Half – Janu Sirasana

This stretch works on lengthening the adductor muscles and all the fascial connections up into the pelvic floor. This is great if there is a history of chronic scaring post surgery. Go gentle.

Happy baby pose

This is a modification of the happy pose in yoga. It might get some funny looks but when performed gently separates the attachment points of the superficial transverse perineal muscle and gives it a lovely gentle stretch. It also a great place to observe how when you inhale you can feel the pelvic floor lengthen like a balloon being blown up which then relaxes as you exhale.

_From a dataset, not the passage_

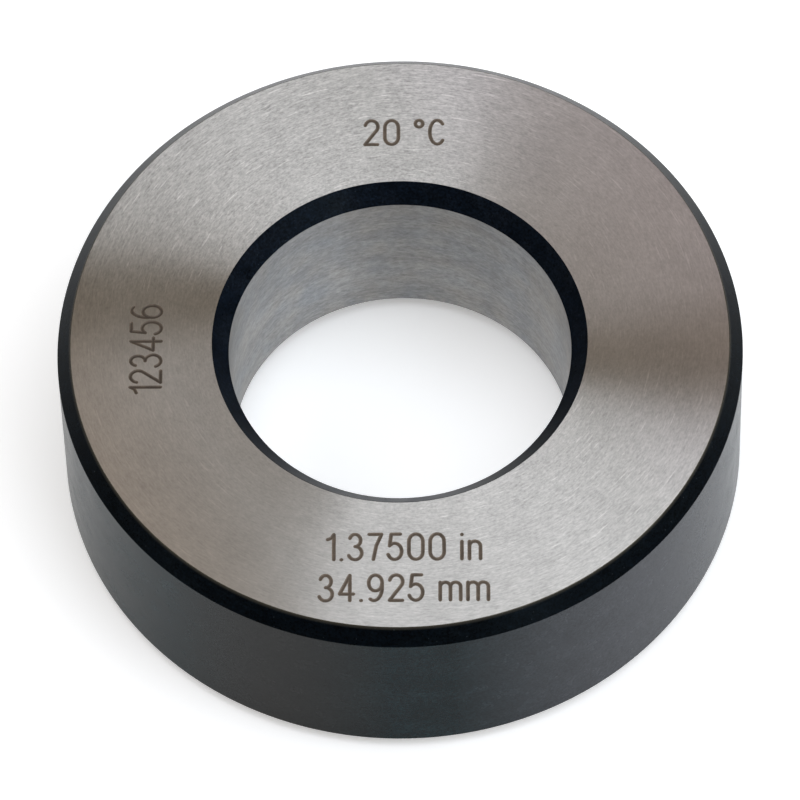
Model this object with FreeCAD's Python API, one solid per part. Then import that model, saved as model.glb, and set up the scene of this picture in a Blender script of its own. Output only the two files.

4 point kneeling adductor PAILs

This is similar to a happy baby pose but in kneeling. When approached methodically it allows us to introduce load to the injured area while staying within the capacity of the damaged tissue. It is a little like training in the gym. Over do it and the body suffers; under do it and nothing happens at all; hit the sweet spot and your body adapts by getting stronger and fitter.

Shift/lateral lunge

The final video is ‘shift phase’ from anatomy in motion. This is not only a whole body exercise but is the first one which lengthens the adductors in the frontal plane (from side to side) but also in the sagittal plane (by tucking the pelvis under into a light posterior tilt). With a little playful exploration this posterior tilt can give the most lovely deep stretch. Its a little like hearing a note played on a violin compared to the same note on a cello. It just feels deep and heavenly. Add a little rotation to open up the inguinal area at the front of the hip and this somewhat complicated exercise can be right on the money.

Conclusion

“If you do not move it you loose it.”

Don’t let your pelvic floor hold you back and stop you from moving. A little gentle, pain free movement exploration can often create a ‘safe space’ where your pelvis can once again be reunited back with the rest of the body.